Charles Taylor's spiritual adviser said the
Liberian warlord facing trial for crimes against humanity told him in a phone
call from jail that Nigerian security forces had encouraged him to flee his
home-in-exile last week, and that he felt betrayed by Nigerian President
Olusegun Obasanjo.
"They said 'You get on and go,' and they left him behind," Indian evangelist
Kilari Anand Paul told The Associated Press in a telephone interview late
Sunday.
Nigeria vehemently denied the allegation.
"[Taylor] should stop telling tales. The story is a far-fetched figment of
his jaundiced imagination," a spokesman for the Nigerian leader, Femi
Fani-Kayode, told The Associated Press. "He must have been reading too many
James Bond novels."
Many were suspicious when Nigeria's government announced Taylor's
"disappearance" a week ago, just days after Obasanjo reluctantly agreed to hand
him over from the exile haven he had been offered under an internationally
brokered peace agreement ending Liberia's 14-year civil war.
For two days, Nigeria had resisted calls from the United States, human rights
organizations and others to arrest Taylor to ensure that he would stand trial.
He was arrested Wednesday and taken to the war tribunal in Sierra Leone,
where he is to be officially charged Monday afternoon.
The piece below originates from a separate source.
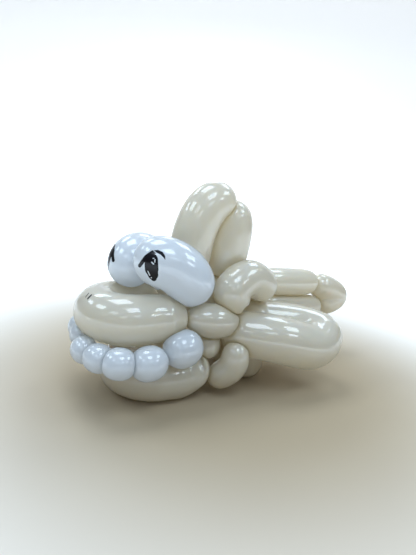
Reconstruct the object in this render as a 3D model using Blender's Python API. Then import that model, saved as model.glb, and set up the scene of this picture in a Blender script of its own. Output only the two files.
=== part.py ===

Some questioned the timing of Taylor's capture -- a day after Obasanjo had
left for a trip to Washington, where the White House suggested he would not be
meeting with President Bush unless he could answer questions about Taylor's
disappearance.
Diplomats and Nigerian officials who spoke on condition of anonymity
suggested Taylor had been allowed to flee. Some speculated he might have been
taken by rogue elements in the State Security Service set on embarrassing the
president.
At the time, Nigerian authorities said they had arrested the police officers
deployed to guard Taylor at his villa in the southern coastal town of Calabar.
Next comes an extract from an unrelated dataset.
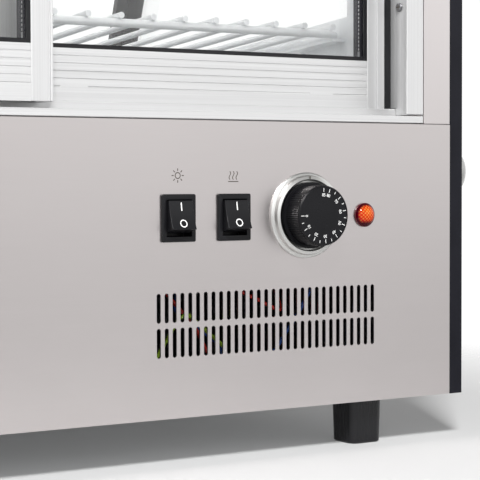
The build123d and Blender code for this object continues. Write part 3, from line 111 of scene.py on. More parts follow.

But a panel of inquiry ordered to investigate the circumstances of his
disappearance was disbanded the day he was captured.
Paul said Taylor told him in the phone call from jail Saturday, however, that
it was State Security Service agents, and not the normal police guards, who had
come with two vehicles to his Calabar villa the night of March 28. Taylor and
five or six people in his entourage were ordered into the lead vehicle, and the
security agents followed in the second, Paul quoted Taylor as saying.
Taylor said "they escorted him to the north, way off toward Cameroon and, in
the middle of nowhere, told him to go. He said 'Where are you guys going?' And
they said they received instructions to leave him and they left," according to
Paul, who spoke from his home in Houston, Texas.
Taylor had traveled more than 600 miles (966 kilometers) along Nigerian roads
that have numerous checkpoints manned by police, army and customs officials,
before reaching the border with Cameroon hours later.
Before he crossed over, Paul said: "the same agents turned up and arrested
him ... they had guns and told him to surrender himself."
Paul said Taylor told him he believed his captors thought he would flee, and
that the agents had been ordered to kill him, "but they couldn't because he
surrendered without any resistance, and because he had five or six people with
him."
Later Sunday, Paul included an AP reporter in a telephone conference call
with Taylor, who spoke from the heavily guarded detention center of the war
tribunal in Freetown, Sierra Leone.
The reporter heard Taylor ask Paul to "bring two attorneys. Bring them any
way you can. I need somebody to take charge of this defense immediately ... (I
need) to put things into motion because we have only 30 days to answer the
indictment."
Taylor has been indicted by the U.N.-backed tribunal in Sierra Leone on 11
counts pertaining to Sierra Leone's 11-year civil war, which he is accused of
fomenting to plunder its rich diamond fields.